◆ **Required task**
Word for word, retype every entry in the listing.

Rows from an object dataset:
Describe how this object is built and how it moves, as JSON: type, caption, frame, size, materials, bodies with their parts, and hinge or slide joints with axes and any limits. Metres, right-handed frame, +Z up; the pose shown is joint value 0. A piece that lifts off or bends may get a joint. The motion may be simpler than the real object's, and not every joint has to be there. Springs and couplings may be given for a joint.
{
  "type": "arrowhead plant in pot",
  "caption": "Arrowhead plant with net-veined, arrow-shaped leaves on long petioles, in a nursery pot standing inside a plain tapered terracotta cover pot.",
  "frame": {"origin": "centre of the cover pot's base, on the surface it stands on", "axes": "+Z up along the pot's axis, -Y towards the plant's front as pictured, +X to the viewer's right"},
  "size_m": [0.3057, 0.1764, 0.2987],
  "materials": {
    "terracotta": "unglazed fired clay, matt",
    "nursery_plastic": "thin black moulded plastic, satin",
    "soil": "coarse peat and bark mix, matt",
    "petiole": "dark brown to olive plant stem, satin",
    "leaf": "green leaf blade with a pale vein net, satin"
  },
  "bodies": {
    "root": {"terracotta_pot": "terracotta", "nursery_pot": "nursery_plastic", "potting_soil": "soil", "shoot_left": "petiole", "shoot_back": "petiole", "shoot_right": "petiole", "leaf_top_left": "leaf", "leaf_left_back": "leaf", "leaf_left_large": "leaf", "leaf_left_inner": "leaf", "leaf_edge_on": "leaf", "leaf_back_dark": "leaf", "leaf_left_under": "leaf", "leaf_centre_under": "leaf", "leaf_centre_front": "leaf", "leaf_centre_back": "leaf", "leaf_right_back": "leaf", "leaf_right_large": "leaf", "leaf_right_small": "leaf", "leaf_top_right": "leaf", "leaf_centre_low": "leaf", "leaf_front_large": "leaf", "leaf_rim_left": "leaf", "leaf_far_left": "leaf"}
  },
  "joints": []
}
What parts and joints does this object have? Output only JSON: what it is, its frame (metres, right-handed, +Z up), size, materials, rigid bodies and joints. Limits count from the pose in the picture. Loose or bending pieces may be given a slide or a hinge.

◆ **The result**
Describe how this object is built and how it moves, as JSON: type, caption, frame, size, materials, bodies with their parts, and hinge or slide joints with axes and any limits. Metres, right-handed frame, +Z up; the pose shown is joint value 0. A piece that lifts off or bends may get a joint. The motion may be simpler than the real object's, and not every joint has to be there. Springs and couplings may be given for a joint.
{
  "type": "arrowhead plant in pot",
  "caption": "Arrowhead plant with net-veined, arrow-shaped leaves on long petioles, in a nursery pot standing inside a plain tapered terracotta cover pot.",
  "frame": {"origin": "centre of the cover pot's base, on the surface it stands on", "axes": "+Z up along the pot's axis, -Y towards the plant's front as pictured, +X to the viewer's right"},
  "size_m": [0.3057, 0.1764, 0.2987],
  "materials": {
    "terracotta": "unglazed fired clay, matt",
    "nursery_plastic": "thin black moulded plastic, satin",
    "soil": "coarse peat and bark mix, matt",
    "petiole": "dark brown to olive plant stem, satin",
    "leaf": "green leaf blade with a pale vein net, satin"
  },
  "bodies": {
    "root": {"terracotta_pot": "terracotta", "nursery_pot": "nursery_plastic", "potting_soil": "soil", "shoot_left": "petiole", "shoot_back": "petiole", "shoot_right": "petiole", "leaf_top_left": "leaf", "leaf_left_back": "leaf", "leaf_left_large": "leaf", "leaf_left_inner": "leaf", "leaf_edge_on": "leaf", "leaf_back_dark": "leaf", "leaf_left_under": "leaf", "leaf_centre_under": "leaf", "leaf_centre_front": "leaf", "leaf_centre_back": "leaf", "leaf_right_back": "leaf", "leaf_right_large": "leaf", "leaf_right_small": "leaf", "leaf_top_right": "leaf", "leaf_centre_low": "leaf", "leaf_front_large": "leaf", "leaf_rim_left": "leaf", "leaf_far_left": "leaf"}
  },
  "joints": []
}
What parts and joints does this object have? Output only JSON: what it is, its frame (metres, right-handed, +Z up), size, materials, rigid bodies and joints. Limits count from the pose in the picture. Loose or bending pieces may be given a slide or a hinge.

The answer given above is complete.